本契約における「秘密情報」とは、甲又は乙が相手方に開示し、かつ開示の際に秘密である旨を明示した技術上又は営業上の情報、本契約の存在及び内容その他一切の情報をいう。

ただし、開示を受けた当事者が書面によってその根拠を立証できる場合に限り、以下の情報は秘密情報の対象外とするものとする。

 (1) 開示を受けたときに既に保有していた情報

 (2) 開示を受けた後、秘密保持義務を負うことなく第三者から正当に入手した情報

 (3) 開示を受けた後、相手方から開示を受けた情報に関係なく独自に取得し、又は創出した情報

 (4) 開示を受けたときに既に公知であった情報

 (5) 開示を受けた後、自己の責めに帰し得ない事由により公知となった情報

 第1条の秘密情報の特定は重要なポイントです。他社との取引を始める際、自社の重要情報を開示せざるを得ない場合もありますが、その情報の内容を相手方に秘密保持義務を負ってもらうことが不可欠です。秘密保持義務の対象となるのは第1条で定義する「秘密情報」ですので、「秘密情報」の定義には細心の注意を払う必要があります。後に訴訟に発展した場合に備えて、立証可能性も考慮した定義を採用すべきです。

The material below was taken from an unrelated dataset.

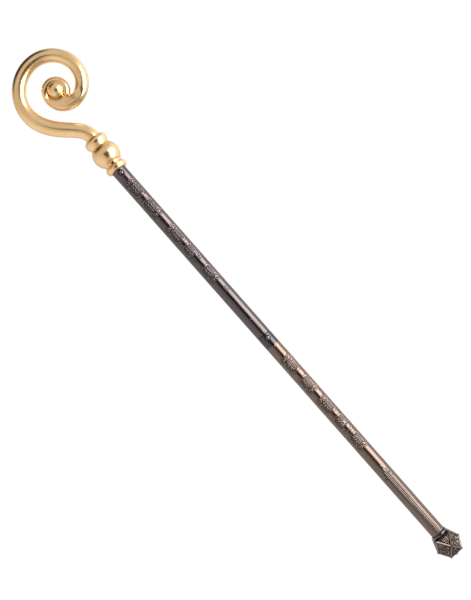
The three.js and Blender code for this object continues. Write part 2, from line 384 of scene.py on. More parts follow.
class Shader:
    """A node tree with one surface or background shader, filled from Python expressions."""

    def __init__(self, owner, surface="ShaderNodeBsdfPrincipled", output="ShaderNodeOutputMaterial"):
        owner.use_nodes = True
        self.material = owner
        self.nodes = owner.node_tree.nodes
        self.links = owner.node_tree.links
        self.nodes.clear()
        self.surface = self.nodes.new(surface)
        self.links.new(self.surface.outputs[0], self.nodes.new(output).inputs["Surface"])

    def add(self, kind, settings=None, inputs=None, output=0):
        """A node of a kind: its settings are set first, then its sockets are given values or links."""
        node = self.nodes.new(kind)
        for key, value in (settings or {}).items():
            setattr(node, key, value)
        for key, value in (inputs or {}).items():
            self.join(node.inputs[key], value)
        return Value(self, node.outputs[output])

    def join(self, socket, value):
        """A link from another node, or the socket's own value."""
        if isinstance(value, Value):
            self.links.new(value.socket, socket)
        elif socket.type == "RGBA" and len(value) == 3:
            socket.default_value = (*value, 1.0)
        else:
            socket.default_value = value

    def set(self, name, value):
        """A socket of the surface itself, by name."""
        self.join(self.surface.inputs[name], value)

    def blend(self, factor, a, b):
        """One colour over another by a factor. A Mix node's colour sockets are 6, 7 and output 2."""
        return self.add("ShaderNodeMix", {"data_type": "RGBA"}, {0: factor, 6: a, 7: b}, output=2)

    def coordinates(self):
        """The piece's own coordinates, in metres."""
        return self.add("ShaderNodeTexCoord", output=3)

    def along(self):
        """How far along the staff a point lies, in the piece's own frame."""
        return self.add("ShaderNodeSeparateXYZ", None, {0: self.coordinates()})

    def noise(self, scale, detail, rough, stretch=(1, 1, 1)):
        """Noise on the piece's own coordinates, which are stretched first."""
        where = self.add("ShaderNodeMapping", None, {"Vector": self.coordinates(), "Scale": stretch})
        inputs = {"Vector": where, "Scale": scale, "Detail": detail, "Roughness": rough}
        return self.add("ShaderNodeTexNoise", None, inputs)

    def attribute(self, name):
        """The number that a mesh keeps for each vertex under a name."""
        return self.add("ShaderNodeAttribute", {"attribute_name": name}, output=2)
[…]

 特に重要な秘密情報については、特許出願が可能な内容であれば、あらかじめ手続きを済ませておくことが一番望ましいでしょう。ただし、特許出願が難しい場合、技術のコンタミネーション(情報汚染、以下、コンタミ)を防止するために、別紙に秘密情報を添付し、定義するという選択肢も考えられます*2)。その他、コンタミ防止のため、タイムスタンプ*3)や公証制度*4)を活用し、NDA締結前に自社が対象となる秘密情報を保有していたことを証拠として残しておくことが望ましいでしょう。

*2)別紙で秘密情報を定義する場合、それが技術的事項にも関係する場合には、特許の出願書類を作成している弁理士に、どのような表現で定義すべきかを相談しても良いだろう。

*3)電子データに時刻情報を付与することで、その時刻にそのデータが存在し(日付証明)、またその時刻から、検証した時刻までの間にその電子情報が変更、改ざんされていないこと(非改ざん証明)を証明するための民間のサービス。日本データ通信協会が認定する時刻配信業務認定事業者が、同事業者が配信する時刻に基づいたタイムスタンプの発行サービスを行う。

*4)公証人が私署証書(個人または会社、その他の法人の署名や記名押印のある私文書)に確定日付を付与する他、これを認証、あるいは公正証書の作成を通じて法律関係や事実を明確化し、文書の証拠力を確保する。これは、法律的地位の安定や紛争の予防に寄与する。特に公証人が実験、すなわち五感の作用で直接体験した事実に基づいて作成する「事実実験公正証書」であれば(公証人法35条)、証拠力も高く、有効に活用する余地も大きいだろう。